Back to seriousness, though.

Suffice it to say, I think that there’s a genuine connection between where my head and heart were, how I treated the relationships I was in and how I understood care and love. And once I changed how I approached those, it became easier for me to find what I was looking for… or, rather, for it to find me.

It is not my intention to talk about this as if it is “the ultimate fairy tale.” It is my intention to talk about this wonderful addition to my life that I wouldn’t have been able to experience without reassessing my headspace. I know myself. The old Erika would’ve made a man like my current fiancé take off running in the opposite direction.

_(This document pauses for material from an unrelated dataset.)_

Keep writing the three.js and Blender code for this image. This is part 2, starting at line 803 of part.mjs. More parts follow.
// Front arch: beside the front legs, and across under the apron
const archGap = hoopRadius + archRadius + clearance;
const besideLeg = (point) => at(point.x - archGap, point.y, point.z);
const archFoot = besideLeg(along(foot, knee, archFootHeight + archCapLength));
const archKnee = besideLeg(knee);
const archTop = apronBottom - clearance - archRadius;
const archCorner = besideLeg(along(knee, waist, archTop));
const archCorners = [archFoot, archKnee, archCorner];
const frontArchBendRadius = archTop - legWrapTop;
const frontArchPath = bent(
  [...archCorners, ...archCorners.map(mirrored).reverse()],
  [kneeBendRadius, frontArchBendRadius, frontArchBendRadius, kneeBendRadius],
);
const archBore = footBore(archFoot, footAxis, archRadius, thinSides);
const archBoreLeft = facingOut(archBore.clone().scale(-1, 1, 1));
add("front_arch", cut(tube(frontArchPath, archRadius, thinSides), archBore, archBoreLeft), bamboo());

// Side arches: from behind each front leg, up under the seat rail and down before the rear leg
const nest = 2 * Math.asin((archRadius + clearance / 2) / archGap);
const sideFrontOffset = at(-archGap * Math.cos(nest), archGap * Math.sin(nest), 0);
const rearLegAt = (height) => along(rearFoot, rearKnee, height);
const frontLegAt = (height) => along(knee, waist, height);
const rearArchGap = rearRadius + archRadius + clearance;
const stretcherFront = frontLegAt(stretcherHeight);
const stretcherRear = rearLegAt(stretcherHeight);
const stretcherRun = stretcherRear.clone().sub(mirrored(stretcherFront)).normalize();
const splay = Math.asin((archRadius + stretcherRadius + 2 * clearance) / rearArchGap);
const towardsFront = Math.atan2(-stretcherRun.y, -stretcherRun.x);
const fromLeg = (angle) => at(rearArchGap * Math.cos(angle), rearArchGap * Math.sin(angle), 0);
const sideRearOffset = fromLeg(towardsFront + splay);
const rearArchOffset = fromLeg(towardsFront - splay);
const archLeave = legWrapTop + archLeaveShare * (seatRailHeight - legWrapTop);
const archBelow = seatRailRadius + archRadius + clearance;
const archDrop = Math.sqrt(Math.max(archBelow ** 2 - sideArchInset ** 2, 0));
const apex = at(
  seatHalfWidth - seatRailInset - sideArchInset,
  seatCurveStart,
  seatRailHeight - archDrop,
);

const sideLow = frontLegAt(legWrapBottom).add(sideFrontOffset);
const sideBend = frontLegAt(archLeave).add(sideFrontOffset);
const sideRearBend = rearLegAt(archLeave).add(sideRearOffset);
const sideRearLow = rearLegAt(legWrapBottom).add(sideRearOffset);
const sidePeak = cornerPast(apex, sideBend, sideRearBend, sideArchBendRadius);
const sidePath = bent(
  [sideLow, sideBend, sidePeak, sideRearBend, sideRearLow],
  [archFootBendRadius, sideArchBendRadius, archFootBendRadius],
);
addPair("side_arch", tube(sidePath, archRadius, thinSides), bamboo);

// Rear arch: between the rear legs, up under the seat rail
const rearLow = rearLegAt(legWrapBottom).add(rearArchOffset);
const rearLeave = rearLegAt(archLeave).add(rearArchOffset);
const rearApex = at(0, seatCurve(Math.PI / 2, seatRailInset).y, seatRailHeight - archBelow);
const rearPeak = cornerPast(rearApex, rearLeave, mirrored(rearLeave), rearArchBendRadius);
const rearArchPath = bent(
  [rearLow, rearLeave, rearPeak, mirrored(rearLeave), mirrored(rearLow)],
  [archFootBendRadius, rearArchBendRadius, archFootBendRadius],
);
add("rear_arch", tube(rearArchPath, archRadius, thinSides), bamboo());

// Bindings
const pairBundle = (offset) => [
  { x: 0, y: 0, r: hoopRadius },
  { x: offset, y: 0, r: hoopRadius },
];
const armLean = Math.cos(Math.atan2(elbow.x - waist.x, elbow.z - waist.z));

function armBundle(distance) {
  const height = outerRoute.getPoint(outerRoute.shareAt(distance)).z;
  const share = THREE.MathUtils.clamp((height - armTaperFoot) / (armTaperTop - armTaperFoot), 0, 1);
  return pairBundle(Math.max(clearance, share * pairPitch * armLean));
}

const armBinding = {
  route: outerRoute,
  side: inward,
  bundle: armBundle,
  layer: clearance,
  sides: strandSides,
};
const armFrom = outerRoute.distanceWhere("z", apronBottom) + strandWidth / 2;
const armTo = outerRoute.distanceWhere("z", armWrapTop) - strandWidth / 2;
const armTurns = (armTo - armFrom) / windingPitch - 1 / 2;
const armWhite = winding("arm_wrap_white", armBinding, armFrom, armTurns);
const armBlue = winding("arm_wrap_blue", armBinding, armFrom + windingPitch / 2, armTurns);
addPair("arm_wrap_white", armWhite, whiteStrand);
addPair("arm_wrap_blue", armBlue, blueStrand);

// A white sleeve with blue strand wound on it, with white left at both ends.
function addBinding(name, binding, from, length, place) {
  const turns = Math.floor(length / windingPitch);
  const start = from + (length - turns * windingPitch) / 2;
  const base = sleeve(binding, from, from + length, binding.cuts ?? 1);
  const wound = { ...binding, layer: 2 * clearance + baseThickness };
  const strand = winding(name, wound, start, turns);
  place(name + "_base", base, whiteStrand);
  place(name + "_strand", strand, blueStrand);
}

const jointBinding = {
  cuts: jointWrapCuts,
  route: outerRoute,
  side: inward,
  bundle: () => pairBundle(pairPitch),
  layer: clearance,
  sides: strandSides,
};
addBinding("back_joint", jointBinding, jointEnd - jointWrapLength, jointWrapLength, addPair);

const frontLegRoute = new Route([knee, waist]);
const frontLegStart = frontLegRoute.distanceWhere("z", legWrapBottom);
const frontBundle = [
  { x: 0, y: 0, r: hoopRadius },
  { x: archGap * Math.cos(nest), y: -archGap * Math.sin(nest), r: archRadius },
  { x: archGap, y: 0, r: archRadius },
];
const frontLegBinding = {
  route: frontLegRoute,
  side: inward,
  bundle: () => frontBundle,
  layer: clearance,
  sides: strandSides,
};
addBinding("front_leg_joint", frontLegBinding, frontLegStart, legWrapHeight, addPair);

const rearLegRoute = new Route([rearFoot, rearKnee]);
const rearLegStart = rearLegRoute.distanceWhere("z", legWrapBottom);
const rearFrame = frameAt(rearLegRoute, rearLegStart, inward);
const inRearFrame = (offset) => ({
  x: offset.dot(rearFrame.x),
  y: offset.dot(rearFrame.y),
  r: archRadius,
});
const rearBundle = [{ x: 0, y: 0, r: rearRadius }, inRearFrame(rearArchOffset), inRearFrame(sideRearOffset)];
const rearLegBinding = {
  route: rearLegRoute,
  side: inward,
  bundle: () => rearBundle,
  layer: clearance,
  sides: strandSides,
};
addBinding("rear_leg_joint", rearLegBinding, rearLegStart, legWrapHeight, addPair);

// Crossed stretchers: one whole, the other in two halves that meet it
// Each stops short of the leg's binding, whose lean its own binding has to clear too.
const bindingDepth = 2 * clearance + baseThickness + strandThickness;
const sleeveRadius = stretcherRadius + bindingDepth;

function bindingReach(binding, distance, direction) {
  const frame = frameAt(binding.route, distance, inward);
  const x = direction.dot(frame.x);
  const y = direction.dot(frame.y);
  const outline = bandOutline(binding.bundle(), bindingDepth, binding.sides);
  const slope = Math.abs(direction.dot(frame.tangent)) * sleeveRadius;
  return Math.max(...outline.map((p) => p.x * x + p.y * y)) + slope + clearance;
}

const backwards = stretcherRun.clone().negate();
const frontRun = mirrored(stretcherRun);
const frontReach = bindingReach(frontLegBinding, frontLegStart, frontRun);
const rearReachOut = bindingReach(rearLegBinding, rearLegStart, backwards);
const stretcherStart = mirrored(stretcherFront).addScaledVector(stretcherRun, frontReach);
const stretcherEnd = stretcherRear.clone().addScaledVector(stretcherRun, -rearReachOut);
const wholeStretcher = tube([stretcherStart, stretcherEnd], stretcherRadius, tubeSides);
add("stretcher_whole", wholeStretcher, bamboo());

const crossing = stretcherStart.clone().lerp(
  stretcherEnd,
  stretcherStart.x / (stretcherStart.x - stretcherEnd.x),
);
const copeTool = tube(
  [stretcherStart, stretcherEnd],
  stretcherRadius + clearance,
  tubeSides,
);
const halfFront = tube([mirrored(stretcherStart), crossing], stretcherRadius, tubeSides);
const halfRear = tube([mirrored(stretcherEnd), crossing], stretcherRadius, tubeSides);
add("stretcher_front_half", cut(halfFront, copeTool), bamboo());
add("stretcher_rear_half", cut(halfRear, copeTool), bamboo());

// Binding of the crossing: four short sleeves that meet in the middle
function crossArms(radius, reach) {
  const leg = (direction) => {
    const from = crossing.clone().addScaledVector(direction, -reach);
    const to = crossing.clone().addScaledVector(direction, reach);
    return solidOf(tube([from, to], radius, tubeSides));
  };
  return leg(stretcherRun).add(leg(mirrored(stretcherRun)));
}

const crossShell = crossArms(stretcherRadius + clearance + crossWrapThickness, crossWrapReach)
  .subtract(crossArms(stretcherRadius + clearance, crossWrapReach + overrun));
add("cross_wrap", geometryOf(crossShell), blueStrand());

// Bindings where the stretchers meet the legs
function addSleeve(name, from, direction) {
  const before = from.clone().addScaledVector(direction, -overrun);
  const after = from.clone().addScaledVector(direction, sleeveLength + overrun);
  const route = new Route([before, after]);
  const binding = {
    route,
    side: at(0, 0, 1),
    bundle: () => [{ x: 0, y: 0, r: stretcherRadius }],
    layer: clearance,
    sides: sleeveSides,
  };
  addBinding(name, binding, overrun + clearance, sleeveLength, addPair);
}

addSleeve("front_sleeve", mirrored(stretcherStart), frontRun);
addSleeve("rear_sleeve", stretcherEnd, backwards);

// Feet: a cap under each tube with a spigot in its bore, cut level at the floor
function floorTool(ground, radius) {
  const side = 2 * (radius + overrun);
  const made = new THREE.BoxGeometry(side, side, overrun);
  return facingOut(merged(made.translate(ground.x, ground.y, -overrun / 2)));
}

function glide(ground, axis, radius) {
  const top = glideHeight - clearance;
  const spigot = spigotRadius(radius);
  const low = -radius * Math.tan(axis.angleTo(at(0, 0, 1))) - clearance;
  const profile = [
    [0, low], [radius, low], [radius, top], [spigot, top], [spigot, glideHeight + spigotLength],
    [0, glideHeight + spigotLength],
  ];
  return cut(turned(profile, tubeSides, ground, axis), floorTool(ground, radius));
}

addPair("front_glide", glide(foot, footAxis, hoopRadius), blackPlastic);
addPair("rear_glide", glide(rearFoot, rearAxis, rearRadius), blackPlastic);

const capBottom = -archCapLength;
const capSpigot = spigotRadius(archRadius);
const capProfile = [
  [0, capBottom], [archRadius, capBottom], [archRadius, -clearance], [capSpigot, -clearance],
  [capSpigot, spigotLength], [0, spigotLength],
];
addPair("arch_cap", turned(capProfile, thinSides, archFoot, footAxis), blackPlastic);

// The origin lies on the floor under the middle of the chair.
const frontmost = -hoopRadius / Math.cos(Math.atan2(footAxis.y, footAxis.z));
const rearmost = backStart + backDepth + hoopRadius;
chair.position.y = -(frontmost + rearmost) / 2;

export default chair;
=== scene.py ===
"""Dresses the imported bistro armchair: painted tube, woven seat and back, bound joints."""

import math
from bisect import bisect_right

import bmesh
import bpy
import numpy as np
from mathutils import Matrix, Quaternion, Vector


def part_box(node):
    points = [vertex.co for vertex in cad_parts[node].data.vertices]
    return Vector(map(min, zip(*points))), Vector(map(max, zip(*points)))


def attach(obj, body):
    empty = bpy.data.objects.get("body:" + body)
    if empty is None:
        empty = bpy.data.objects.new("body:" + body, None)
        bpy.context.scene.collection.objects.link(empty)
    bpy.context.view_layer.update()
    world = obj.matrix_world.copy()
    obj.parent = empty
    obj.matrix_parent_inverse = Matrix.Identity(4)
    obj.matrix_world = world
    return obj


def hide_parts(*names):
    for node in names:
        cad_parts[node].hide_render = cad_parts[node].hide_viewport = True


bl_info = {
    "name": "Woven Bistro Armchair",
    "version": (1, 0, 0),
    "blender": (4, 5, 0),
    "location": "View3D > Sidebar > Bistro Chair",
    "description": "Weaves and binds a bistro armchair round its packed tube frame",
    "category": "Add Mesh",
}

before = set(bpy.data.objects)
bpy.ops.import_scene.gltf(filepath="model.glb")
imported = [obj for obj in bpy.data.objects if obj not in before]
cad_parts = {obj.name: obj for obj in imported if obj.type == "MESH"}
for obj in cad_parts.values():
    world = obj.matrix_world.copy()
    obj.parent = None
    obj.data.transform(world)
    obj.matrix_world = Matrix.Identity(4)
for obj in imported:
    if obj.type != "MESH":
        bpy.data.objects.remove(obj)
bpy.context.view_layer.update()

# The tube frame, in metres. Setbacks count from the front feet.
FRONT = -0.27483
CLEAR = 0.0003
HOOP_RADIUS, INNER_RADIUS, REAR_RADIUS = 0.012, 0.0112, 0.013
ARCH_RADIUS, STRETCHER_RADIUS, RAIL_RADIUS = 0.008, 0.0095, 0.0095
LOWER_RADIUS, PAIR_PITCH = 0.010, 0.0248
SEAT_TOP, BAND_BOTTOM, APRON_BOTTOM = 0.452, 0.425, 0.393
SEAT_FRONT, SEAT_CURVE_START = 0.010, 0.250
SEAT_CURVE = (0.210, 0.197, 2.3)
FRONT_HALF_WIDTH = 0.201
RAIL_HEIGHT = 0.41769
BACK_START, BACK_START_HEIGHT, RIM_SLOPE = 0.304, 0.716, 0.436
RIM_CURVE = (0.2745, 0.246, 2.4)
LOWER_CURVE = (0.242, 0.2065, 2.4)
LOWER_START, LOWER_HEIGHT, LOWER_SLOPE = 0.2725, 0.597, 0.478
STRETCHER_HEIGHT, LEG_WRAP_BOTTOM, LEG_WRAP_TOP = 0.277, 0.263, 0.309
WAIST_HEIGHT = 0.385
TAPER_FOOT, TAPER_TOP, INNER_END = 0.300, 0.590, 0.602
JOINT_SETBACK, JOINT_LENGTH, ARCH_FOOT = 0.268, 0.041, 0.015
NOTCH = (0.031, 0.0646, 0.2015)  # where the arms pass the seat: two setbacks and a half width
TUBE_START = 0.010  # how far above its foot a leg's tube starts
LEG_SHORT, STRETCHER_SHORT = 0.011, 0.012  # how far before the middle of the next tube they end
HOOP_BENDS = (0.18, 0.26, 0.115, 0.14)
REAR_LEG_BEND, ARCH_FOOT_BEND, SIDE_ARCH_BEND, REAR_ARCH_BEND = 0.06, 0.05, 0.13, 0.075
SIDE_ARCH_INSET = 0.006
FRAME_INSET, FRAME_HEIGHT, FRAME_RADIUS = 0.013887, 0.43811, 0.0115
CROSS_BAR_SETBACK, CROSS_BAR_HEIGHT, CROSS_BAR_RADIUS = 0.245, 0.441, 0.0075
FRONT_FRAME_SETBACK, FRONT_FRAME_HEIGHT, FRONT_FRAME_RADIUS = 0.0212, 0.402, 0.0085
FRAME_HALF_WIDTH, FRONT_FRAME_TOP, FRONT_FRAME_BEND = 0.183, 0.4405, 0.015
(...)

I wouldn’t have been able to appreciate him for who he is if I were the old me.

I bring this up in conjunction with the Big Love post because so many women claimed that it was unnecessary to “assess their headspace” during their journey because that wasn’t a legitimate reason to not date. If anything, it made it easier for me. It made dating easier, for starters, because some men simply weren’t on my level. It made it more enjoyable, because I was more able to speak up for myself, felt less desperate and felt more capable. I didn’t have to struggle so much with being a people pleaser, and believing my desire to be a people pleaser would be the most important thing (or the only thing, for that matter) to make a man stay with me.

This won’t be the situation for every woman who embarks upon a weight loss journey, but this is how it was for me. And though every woman isn’t on a weight loss journey, I think that it should be a goal for everyone to be, at least, emotionally solvent… to be able to give as much as they get. My journey not only granted me that peace… it’s brought lots of joys along the way, one of those being the man I’m going to marry. If all it takes to bring a little light into your life, is to reassess oneself emotionally… there’s absolutely nothing to lose, and a lot [of love] to gain. The changes I’ve embraced along the way have changed my life for the better, now, in more ways than one. And I couldn’t be happier.